RAW DATA
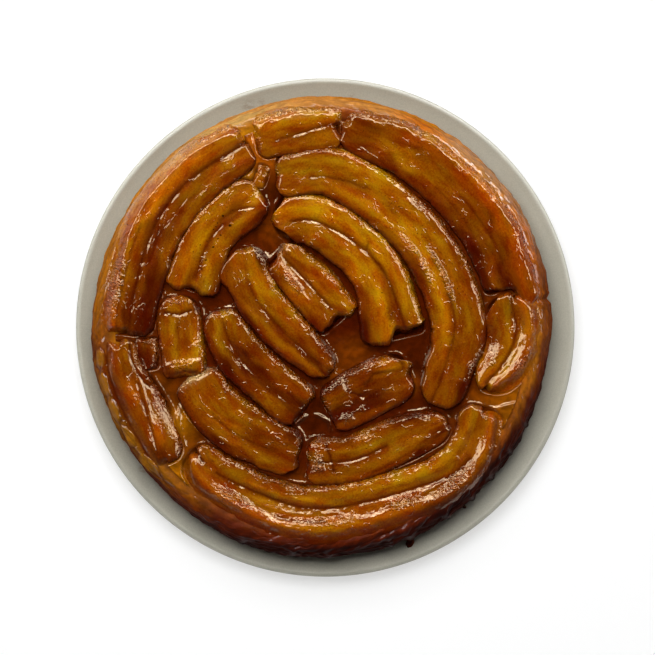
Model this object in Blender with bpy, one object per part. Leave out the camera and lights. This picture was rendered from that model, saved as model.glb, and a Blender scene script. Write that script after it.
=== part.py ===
"""A banana tarte tatin turned out on a stoneware plate.

Halved bananas lie cut side up in rings, sunk in a round of pastry whose edge was tucked up round them in
the pan. The pastry, each piece of banana and the plate are solids of their own. Lengths are millimetres,
and MM turns them into Blender's metres. The origin is the middle of the plate's foot, on the table.
"""

import math

import bpy
from mathutils import Vector

MM = 0.001
GAP = 0.3  # clearance between pieces that touch

# Plate
PLATE_RADIUS = 136.0
PLATE_SIDES = 60
WELL_TOP = 6.4  # height of the surface that the tart stands on
LIP_TOP = 11.4
FOOT_RADIUS = 78.0
FOOT_WIDTH = 6.0
FOOT_HEIGHT = 2.2

# Tart
TART_X, TART_Y = -1.6, 0.5  # it was turned out a little off the plate's middle
TART_RADIUS = 125.0
TART_SIDES = 60
TART_BASE = WELL_TOP + GAP
FLOOR_THICK = 8.5  # pastry under the bananas
POOL_RISE = 18.8  # pastry and set caramel between the bananas, at the middle
RIM_RISE = 23.0  # top of the tucked-up edge

# Banana halves
BANANA_THICK = 17.0
STATION_STEP = 16.5  # distance between the sections of a half
ROUTE_STEPS = 200
BLUNT = 7.0  # an end rounded off by no more than this keeps nearly its whole width
CUTTER_GROW = GAP + 0.1

# Section of a half banana, cut face up: (across, up) as shares of half its width and of its thickness.
# The cut face is a shallow valley between two rims, and the skin side is round.
SECTION = (
    (0.0, 0.93),
    (0.74, 1.0),
    (0.94, 0.88),
    (1.0, 0.64),
    (0.86, 0.26),
    (0.45, 0.0),
    (-0.45, 0.0),
    (-0.86, 0.26),
    (-1.0, 0.64),
    (-0.94, 0.88),
    (-0.74, 1.0),
)

# Each half: its route over the plate as (x, y, half its width there), how far its head and its tail round
# off, how much its left rim is raised (and its right one lowered), and how far it stands up.
HALVES = {
    "outer_left": (
        ((-41, 100, 12), (-66, 85.5, 13.6), (-91, 57, 14.0), (-104.2, 18, 13.2), (-107.5, -5, 12.2)),
        (9, 9),
        -2.0,
        1.0,
    ),
    "outer_top": (((-39, 101.7, 10.4), (-15, 107, 11.0), (8.5, 108.2, 9.8)), (7, 4), 1.5, 0.4),
    "outer_right": (
        ((12, 108, 10.8), (44, 96, 13.6), (72, 74, 14.6), (91, 49, 15.0), (101.5, 21, 14)),
        (8, 3),
        2.5,
        0.4,
    ),
    "outer_hook": (
        ((101, 17.5, 13.4), (102.6, -2, 14.2), (97.4, -18, 13.0), (83.6, -34.6, 7.6)),
        (3, 13),
        2.5,
        0.8,
    ),
    "outer_bottom": (
        ((-71, -64, 8.6), (-58, -82, 12), (-9, -101, 13.4), (56, -87, 13), (78.5, -68.5, 11.5), (86, -42, 9.6)),
        (12, 8),
        -1.0,
        0.6,
    ),
    "outer_low_left": (
        ((-111.5, -6.5, 7.8), (-110, -20, 8.8), (-103, -35, 10.8), (-94, -52, 11.8), (-84.5, -75, 8.8)),
        (6, 10),
        -1.5,
        0.6,
    ),
    "small_left": (((-96.2, -4.5, 5.0), (-95.6, -14, 4.8), (-94, -24, 3.4)), (4, 6), 0.0, -1.2),
    "seeded": (
        ((-33.5, 72.5, 11.0), (-47, 64.8, 11.8), (-63.2, 48, 11.6), (-73.4, 19.5, 13.0)),
        (11, 3),
        0.0,
        0.3,
    ),
    "long_arc": (
        ((-27, 81.4, 9.6), (7, 82.4, 12.4), (50, 50.5, 13), (71.6, 6, 13.6), (66.4, -24, 11.4), (59.6, -43.5, 10)),
        (5, 12),
        1.0,
        0.8,
    ),
    "inner_arc": (
        ((-28.6, 56.5, 10.6), (-4, 57.5, 12.4), (27, 31.5, 13.2), (37.6, -7.5, 15.6)),
        (13, 5),
        0.0,
        0.5,
    ),
    "small_centre": (((-26, 41, 9.6), (-8, 22, 12.0), (9, 3, 11.4)), (5, 4), 0.0, 0.0),
    "centre": (
        ((-45, 43.5, 9.0), (-38.4, 19, 11.0), (-22.3, -1.5, 11.4), (3, -25.8, 6.4)),
        (11, 10),
        0.0,
        0.4,
    ),
    "left_of_centre": (
        ((-57, 10, 8.4), (-53.0, -4, 10.8), (-42, -20, 11.8), (-11.6, -46, 11.2)),
        (9, 5),
        1.0,
        0.0,
    ),
    "stub": (((-80, 17.5, 10.6), (-78.6, 2, 11.0), (-77.2, -10, 11.0), (-76, -25.5, 10.6)), (8, 4), 0.0, 0.6),
    "low_left": (
        ((-70, -28, 11.8), (-61, -42.4, 13.4), (-45, -56, 13.6), (-14, -70.4, 11.6)),
        (5, 5),
        0.0,
        0.3,
    ),
    "low_right": (((0.8, -46.3, 12.2), (24, -34, 13.8), (46.6, -24.2, 11.2)), (6, 6), 0.0, -0.6),
    "low_middle": (
        ((-10.2, -72.2, 10.8), (15, -71.2, 11.6), (42, -60.2, 11.2), (67.5, -51.2, 6.4)),
        (6, 12),
        0.0,
        -0.3,
    ),
    "crumb": (((-39.0, 83.8, 3.2), (-30.2, 80.8, 3.2)), (4, 4), 0.0, -1.4),
}


def clear_scene():
    for obj in list(bpy.data.objects):
        bpy.data.objects.remove(obj, do_unlink=True)


def make_material(name, color, roughness, coat=0.0):
    material = bpy.data.materials.new(name)
    material.use_nodes = True
    shader = material.node_tree.nodes["Principled BSDF"]
    shader.inputs["Base Color"].default_value = (*color, 1.0)
    shader.inputs["Roughness"].default_value = roughness
    shader.inputs["Metallic"].default_value = 0.0
    shader.inputs["Coat Weight"].default_value = coat
    material.diffuse_color = (*color, 1.0)
    return material


def make_object(name, points, faces, material):
    """A mesh object from points in millimetres, shaded smooth but for its sharp edges."""
    mesh = bpy.data.meshes.new(name)
    mesh.from_pydata([Vector(p) * MM for p in points], [], faces)
    mesh.materials.append(material)
    mesh.shade_smooth()
    mesh.set_sharp_from_angle(angle=math.radians(50))
    obj = bpy.data.objects.new(name, mesh)
    bpy.context.scene.collection.objects.link(obj)
    return obj


def lathe(name, profile, sides, material, centre=(0.0, 0.0), radius_share=lambda angle: 1.0):
    """Turns a profile of (radius, height), from the axis underneath round to the axis on top.

    radius_share makes the round uneven: it scales the radius by the angle.
    """
    rings = profile[1:-1]
    points = [(*centre, profile[0][1])]
    for radius, height in rings:
        for side in range(sides):
            angle = 2 * math.pi * side / sides
            reach = radius * radius_share(angle)
            x = centre[0] + reach * math.cos(angle)
            y = centre[1] + reach * math.sin(angle)
            points.append((x, y, height))
    points.append((*centre, profile[-1][1]))
    top = len(points) - 1

    faces = []
    for side in range(sides):
        after = (side + 1) % sides
        faces.append((0, 1 + after, 1 + side))
        for ring in range(len(rings) - 1):
            low = 1 + ring * sides
            high = low + sides
            faces.append((low + side, low + after, high + after, high + side))
        last = 1 + (len(rings) - 1) * sides
        faces.append((last + side, last + after, top))
    return make_object(name, points, faces, material)


def make_plate(material):
    """A flat stoneware plate on a foot ring, its edge rising gently to a thin round lip."""
    foot_in = FOOT_RADIUS - FOOT_WIDTH / 2
    foot_out = FOOT_RADIUS + FOOT_WIDTH / 2
    profile = [
        (0.0, FOOT_HEIGHT),
        (foot_in - 1.5, FOOT_HEIGHT),
        (foot_in, 0.0),
        (foot_out, 0.0),
        (foot_out + 1.5, FOOT_HEIGHT),
        (PLATE_RADIUS * 0.88, FOOT_HEIGHT + 1.4),
        (PLATE_RADIUS - 6.0, LIP_TOP - 5.8),
        (PLATE_RADIUS - 1.8, LIP_TOP - 3.2),
        (PLATE_RADIUS, LIP_TOP - 1.2),
        (PLATE_RADIUS - 1.2, LIP_TOP - 0.3),
        (PLATE_RADIUS - 2.4, LIP_TOP),
        (PLATE_RADIUS - 3.6, LIP_TOP - 0.5),
        (PLATE_RADIUS - 7.0, LIP_TOP - 2.2),
        (PLATE_RADIUS - 11.0, LIP_TOP - 3.9),
        (PLATE_RADIUS - 15.5, WELL_TOP),
        (0.0, WELL_TOP),
    ]
    return lathe("plate", profile, PLATE_SIDES, material)


def tart_radius_share(angle):
    """The tart's outline: a near circle with slow waves from the pan and a nick on its right."""
    waves = 0.004 * math.cos(2 * angle - 2.2) + 0.004 * math.sin(4 * angle + 1.3) + 0.003 * math.sin(7 * angle)
    nick_angle = math.radians(8.5)
    nick = -0.012 * math.exp(-(((angle - nick_angle) / 0.045) ** 2))
    return 1.0 + waves + nick


def make_pastry(material):
    """The pastry round: flat underneath, bulging just above the plate, leaning in up to its tucked edge."""
    profile = [
        (0.0, 0.0),
        (TART_RADIUS - 8.5, 0.0),
        (TART_RADIUS - 3.2, 1.8),
        (TART_RADIUS - 0.7, 5.0),
        (TART_RADIUS, 9.0),
        (TART_RADIUS - 1.1, 14.0),
        (TART_RADIUS - 3.0, 18.8),
        (TART_RADIUS - 5.2, RIM_RISE - 0.7),
        (TART_RADIUS - 7.6, RIM_RISE),
        (TART_RADIUS - 15.0, POOL_RISE + 2.6),
        (TART_RADIUS * 0.55, POOL_RISE + 1.2),
        (0.0, POOL_RISE),
    ]
    profile = [(radius, TART_BASE + rise) for radius, rise in profile]
    return lathe("pastry", profile, TART_SIDES, material, (TART_X, TART_Y), tart_radius_share)


def route_point(route, share):
    """A point at a share of the route, on a Catmull-Rom curve through its points."""
    spans = len(route) - 1
    place = min(share * spans, spans - 1e-9)
    first = int(place)
    t = place - first
    b, c = route[first], route[first + 1]
    a = route[first - 1] if first else b + (b - c)
    d = route[first + 2] if first + 2 <= spans else c + (c - b)
    return 0.5 * (2 * b + (c - a) * t + (2 * a - 5 * b + 4 * c - d) * t**2 + (3 * b - 3 * c + d - a) * t**3)


def walk_route(route):
    """Fine points on the route's curve, their z a half width, and how far along it each one lies."""
    fine = [route_point(route, i / ROUTE_STEPS) for i in range(ROUTE_STEPS + 1)]
    along = [0.0]
    for before, after in zip(fine, fine[1:]):
        along.append(along[-1] + (after - before).xy.length)
    return fine, along


def place_at(fine, along, distance):
    """The point at a distance along the route, and the way ahead there."""
    i = next((k for k, far in enumerate(along) if far > distance), len(along) - 1)
    t = (distance - along[i - 1]) / (along[i] - along[i - 1])
    ahead = (fine[min(i + 2, ROUTE_STEPS)] - fine[max(i - 3, 0)]).xy.normalized()
    return fine[i - 1].lerp(fine[i], t), ahead


def end_share(distance, rounding):
    """How much of its width a half keeps at a distance from its end: a quarter of an ellipse."""
    if distance >= rounding:
        return 1.0
    floor = 0.3 if rounding > BLUNT else 0.7
    return floor + (1 - floor) * math.sqrt(1 - (1 - distance / rounding) ** 2)


def make_half(name, material, grow=0.0):
    """A half banana as a skin over sections along its route. With grow it is that much larger all round."""
    route, (head_round, tail_round), lean, lift = HALVES[name]
    fine, along = walk_route([Vector(p) for p in route])
    length = along[-1]
    body = length - head_round - tail_round
    spans = max(1, round(body / STATION_STEP))
    stations = [head_round + body * k / spans for k in range(spans + 1)]
    head = [0.0, 0.3 * head_round] if head_round > BLUNT else [0.0]
    tail = [length - 0.3 * tail_round, length] if tail_round > BLUNT else [length]
    stations = head + stations + tail

    points = []
    base = TART_BASE + FLOOR_THICK
    for i, station in enumerate(stations):
        place, ahead = place_at(fine, along, station)
        right = Vector((ahead.y, -ahead.x))
        keep = end_share(station, head_round) * end_share(length - station, tail_round)
        half_width = place.z * keep + grow
        thick = BANANA_THICK * (0.55 + 0.45 * keep) + lift
        shift = ahead * grow * ((i == len(stations) - 1) - (i == 0))
        for across, up in SECTION:
            spot = place.xy + shift + right * across * half_width
            rise = base + up * thick - lean * across * up + grow * (2 * up - 1)
            points.append((spot.x, spot.y, rise))

    count = len(SECTION)
    faces = [tuple(reversed(range(count)))]
    for ring in range(len(stations) - 1):
        low = ring * count
        for k in range(count):
            after = (k + 1) % count
            faces.append((low + k, low + after, low + count + after))
            faces.append((low + k, low + count + after, low + count + k))
    last = (len(stations) - 1) * count
    faces.append(tuple(last + k for k in range(count)))
    return make_object(name, points, faces, material)


def sink_half(pastry, name, material):
    """Cuts the bed of a half banana into the pastry."""
    cutter = make_half(name, material, CUTTER_GROW)
    cutter.name = "bed_" + name
    cutter.hide_render = True
    cutter.display_type = "WIRE"
    bed = pastry.modifiers.new(cutter.name, "BOOLEAN")
    bed.operation = "DIFFERENCE"
    bed.solver = "EXACT"
    bed.object = cutter


def main():
    clear_scene()
    stoneware = make_material("stoneware", (0.40, 0.36, 0.27), 0.42)
    crust = make_material("crust", (0.45, 0.17, 0.03), 0.45, coat=0.3)
    banana = make_material("banana", (0.34, 0.11, 0.006), 0.25, coat=0.8)
    make_plate(stoneware)
    pastry = make_pastry(crust)
    for name in HALVES:
        sink_half(pastry, name, crust)
        half = make_half(name, banana)
        half.name = "banana_" + name


main()
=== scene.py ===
import math
from types import SimpleNamespace

import bpy
import numpy as np
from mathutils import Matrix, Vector


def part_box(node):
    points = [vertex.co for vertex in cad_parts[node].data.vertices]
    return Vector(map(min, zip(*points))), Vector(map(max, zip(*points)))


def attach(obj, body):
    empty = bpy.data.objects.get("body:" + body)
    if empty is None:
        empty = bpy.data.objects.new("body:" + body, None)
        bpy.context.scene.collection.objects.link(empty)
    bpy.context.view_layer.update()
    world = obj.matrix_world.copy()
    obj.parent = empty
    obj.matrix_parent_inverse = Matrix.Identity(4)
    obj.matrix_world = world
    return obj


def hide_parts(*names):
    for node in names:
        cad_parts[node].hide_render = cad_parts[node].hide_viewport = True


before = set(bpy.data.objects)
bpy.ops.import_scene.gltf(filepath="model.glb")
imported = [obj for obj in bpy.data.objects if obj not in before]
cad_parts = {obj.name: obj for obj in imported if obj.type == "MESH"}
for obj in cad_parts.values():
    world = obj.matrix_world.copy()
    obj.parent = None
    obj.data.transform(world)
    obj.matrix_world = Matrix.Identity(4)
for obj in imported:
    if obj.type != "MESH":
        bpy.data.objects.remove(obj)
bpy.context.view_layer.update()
mm = 0.001  # everything below is worked out in millimetres
print("frame:", len(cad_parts), "solids")


def boxOf(node):
    # a node's low and high corner in mm
    low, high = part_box(node)
    return np.array(low) / mm, np.array(high) / mm


tartLow, tartHigh = boxOf("pastry")
plateHigh = boxOf("plate")[1]
tartMiddle = (tartLow[:2] + tartHigh[:2]) / 2
poolLevel = tartLow[2] + 18.9  # set caramel at the middle of the tart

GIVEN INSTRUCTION
From the listing above, output exactly the run of lines that starts with the line containing "last = (len(stations) - 1) * count" and ends with the line containing "for node in".

TASK SOLUTION
    last = (len(stations) - 1) * count
    faces.append(tuple(last + k for k in range(count)))
    return make_object(name, points, faces, material)


def sink_half(pastry, name, material):
    """Cuts the bed of a half banana into the pastry."""
    cutter = make_half(name, material, CUTTER_GROW)
    cutter.name = "bed_" + name
    cutter.hide_render = True
    cutter.display_type = "WIRE"
    bed = pastry.modifiers.new(cutter.name, "BOOLEAN")
    bed.operation = "DIFFERENCE"
    bed.solver = "EXACT"
    bed.object = cutter


def main():
    clear_scene()
    stoneware = make_material("stoneware", (0.40, 0.36, 0.27), 0.42)
    crust = make_material("crust", (0.45, 0.17, 0.03), 0.45, coat=0.3)
    banana = make_material("banana", (0.34, 0.11, 0.006), 0.25, coat=0.8)
    make_plate(stoneware)
    pastry = make_pastry(crust)
    for name in HALVES:
        sink_half(pastry, name, crust)
        half = make_half(name, banana)
        half.name = "banana_" + name


main()
=== scene.py ===
import math
from types import SimpleNamespace

import bpy
import numpy as np
from mathutils import Matrix, Vector


def part_box(node):
    points = [vertex.co for vertex in cad_parts[node].data.vertices]
    return Vector(map(min, zip(*points))), Vector(map(max, zip(*points)))


def attach(obj, body):
    empty = bpy.data.objects.get("body:" + body)
    if empty is None:
        empty = bpy.data.objects.new("body:" + body, None)
        bpy.context.scene.collection.objects.link(empty)
    bpy.context.view_layer.update()
    world = obj.matrix_world.copy()
    obj.parent = empty
    obj.matrix_parent_inverse = Matrix.Identity(4)
    obj.matrix_world = world
    return obj


def hide_parts(*names):
    for node in names:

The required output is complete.